Aave AA: includes the highest quality collateral ($BTC, $ETH, $LEND)
Aave AB: including lower quality collateral ($YFI, $BAT, $ENJ, $REN, $KYBER, $LINK, $MANA, $MKR, $REP, $SNX, $WBTC, $ZRX)
Initial $aDAO Distribution
The initial aDAOs will likely be comprised of Aave’s existing money-markets. As such, the initial $aDAO token launch will have to use some fair distribution mechanism to avoid users rushing to frontrun the aDAO bonding curve on launch. We have some ideas around how to do this that we will flesh out at a later stage.
In terms of new aDAOs, there are many potential ideas here. Broadly, the goal should be either to either group together assets with similar risk-reward profiles or allow for experimentation with new kinds of products.
In addition to the aDAOs already mentioned above, these are some other potential ideas for aDAOs:
Aave asset-backed: Money markets for asset-backed tokens such as stablecoins, $PAXG, $WBTC, $REALT tokens, etc. In addition to traditional risk parameters such as liquidity, volatility, etc, risk framework should include custody risk, technical risk, and others.

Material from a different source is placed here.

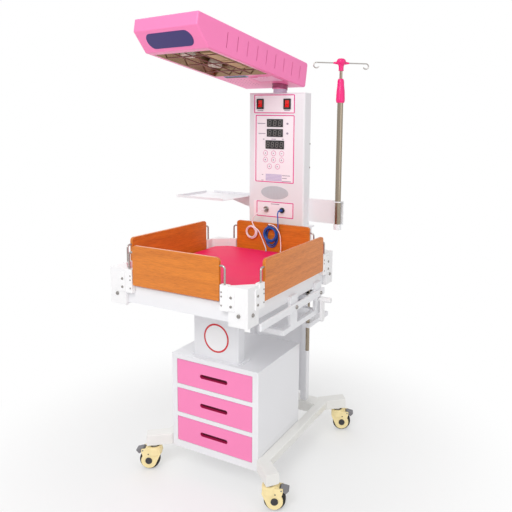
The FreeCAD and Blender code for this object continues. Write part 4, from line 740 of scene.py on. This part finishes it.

Aave yTokens: Money markets for yield-bearing tokens including $YUSD, $YETH, $crUSD, $pUNIUSDC, etc
Aave BBB: CREAM competitor operating money markets for the long-tail of more illiquid, volatile tokens such as $UNI, $wNXM, etc.
Aave uncollateralised: Money markets for uncollateralised stablecoin lending. This could have more stringent KYC requirements, operate using open law agreements and/or experiment with on-chain credit history, reputation or prediction markets.
Aave DAO2DAO: Money markets for DAO to DAO lending. This could be bootstrapped by Aragon and leading Aragon DAOs.
Given the fact that aDAOs will be segmented primarily by the risk-reward they provide, combined with the importance of setting an accurate safety parameter for each aDAO to ensure system integrity, it’s extremely important to have robust risk frameworks to assess the risk being taken on by each aDAO.
These can be based on the existing Aave risk asset framework, but we also recommend this is supplemented with specific frameworks for different kinds of assets such as asset-backed tokens which may require bespoke analysis around things like custody risk. We also recommend standards are created to classify the riskiness of different assets in order to be able to accurately group them into the correct risk bucket and corresponding aDAO, as well as to be able to estimate what an appropriate safety parameter looks like.
The goal should be to first settle on a metric that accurately reflects system capacity, i.e. the risk weighted credit exposure that a certain aDAO is taking on. Then, each aDAO will define its safety parameter in relation to that metric, based on its charter and targeted risk-reward ratio.
While the aDAO system may seem complex, we believe the majority of this complexity can be abstracted away from users. Provided all aDAOs are appropriately collateralised (which should be guaranteed by the governance process), users don’t care how the money markets are secured and governed, they just care about the variety, quality, and safety of the products they use.
As such, we propose all aDAO money market smart contracts are owned and operated by Aave and displayed on the app.aave.com website, similarly to how any new market would be displayed. Users interact with the money markets as normal and need not be aware of what aDAO is governing those particular markets.
We propose the following phased roadmap:
Phase 1 - System Architecture
Discuss the high-level system architecture presented in this document
Implement any changes presented by the community
Phase 2 - Specification
Determine lower-lever system specifications with goal of arriving at a minimum viable design: the simplest design that allows for the system to launch and begin testing assumptions in production. This will include:
Bonding curve shape - Model out different bonding curve shapes based on existing Aave data
aDAO Risk Framework - Determine the best way to calculate “system capacity” and MSP across the ecosystem
aDAO parameters - Model out different withdrawal fees, treasury parameters, etc to figure out optimal initial aDAO design
Phase 3 - Implementation
Determine the best way to implement the system, including:
Which aDAOs to launch first
How to conduct $aDAO initial distribution
Potential aDAOs to launch later
Phase 4 - Additional workstreams
Reputation - Design reputation system to be used across Aave ecosystem
Ongoing monitoring - Ongoing monitoring of aDAO system health, including determining what metrics to track, etc.